Democrats warned that it would make harder to contain the spread of nuclear weapons.

"This is a major shift of policy," said Senator Carl Levin of Michigan.
"It makes a mockery of our argument around the world that other countries - India, Pakistan - should not test and North Korea and Iran should not obtain (nuclear weapons)."

Under the Bush administration, the US has signed a strategic arms-control deal with Russia, but it has abrogated the anti-missile defence treaty and has expressed doubts about the comprehensive test ban treaty.

why is this such a bad idea? with north korea already rattling the nuclear sabre and both india and pakistan ready with their own posse of nuclear weapons the horrors of the cold war era become so much more plausible in current times. imagine an attack akin to the one carried out on the indian parliament in december 2001 could easily escalate into a war between the two nuclear nations in the indian sub-continent. i'm certain only the most extreme of thinkers on both sides would favor a war, for unlike the times when america has gone to war in the last decade, the opponents are more evenly matched in this potential conflict. america has consistently refused remain true to its obligations and international agreements, from the kyoto protocol to its refusal to ratify the international criminal court.


from the sf gate, a may 11 article, says this,
Proposals in President Bush's 2004 budget would refurbish virtually every facet of the nuclear weapons complex, ranging from the nuclear test site in Nevada to the Savannah River plant in South Carolina.


There are approximately 30,000 nuclear weapons in the world, more than 95 percent of them in the United States and Russia.
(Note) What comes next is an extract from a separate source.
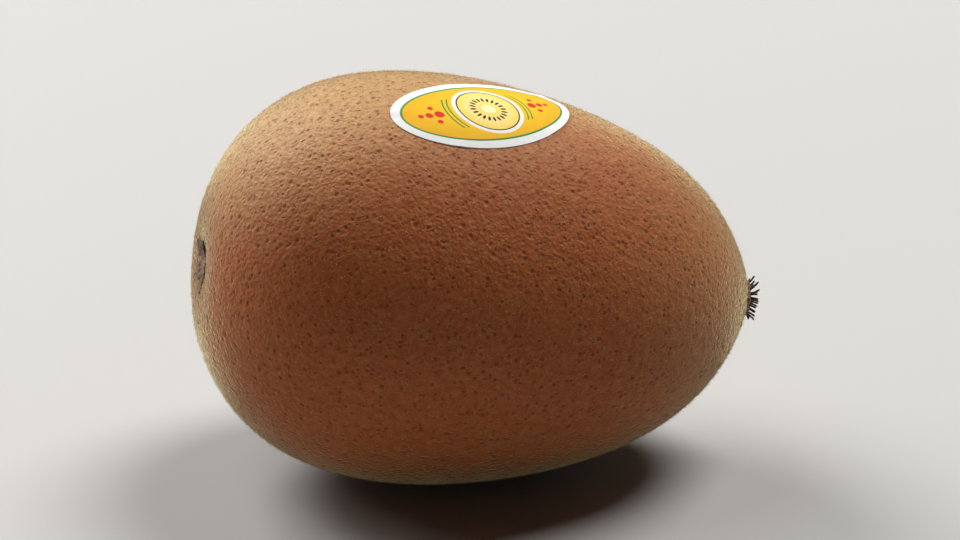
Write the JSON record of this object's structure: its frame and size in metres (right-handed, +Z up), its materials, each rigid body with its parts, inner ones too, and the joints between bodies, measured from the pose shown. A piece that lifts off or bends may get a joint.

Kenneth Bergeron, a former nuclear scientist at the Sandia National Laboratory, warned in a recent book, "Tritium on Ice: The Dangerous New Alliance of Nuclear Weapons and Nuclear Power," that the decision to develop tritium at the Watts Bar reactor blurs the line between commercial and military reactors, something the United States has insisted other countries should not do.

there is already enough existing nuclear power to pretty much destroy the earth, by lowering the bar and initiating the development of smaller weapons the united states is refusing to let nuclear war be the uniquely horrifying memory of the past century. smaller, low yield nuclear weapons make nuclear attacks much more likely, by, if not removing, then at least lowering the psychological and ethical barrier to their use. with the rumsfeld doctrine of pre-emptive strikes being an official part of this administration's way of dealing with threats to america, both real and conjured, i'm starting to fear the coming years. if bush wins the next presidential election i'll be living with a very uneasy feeling, that of impending doom.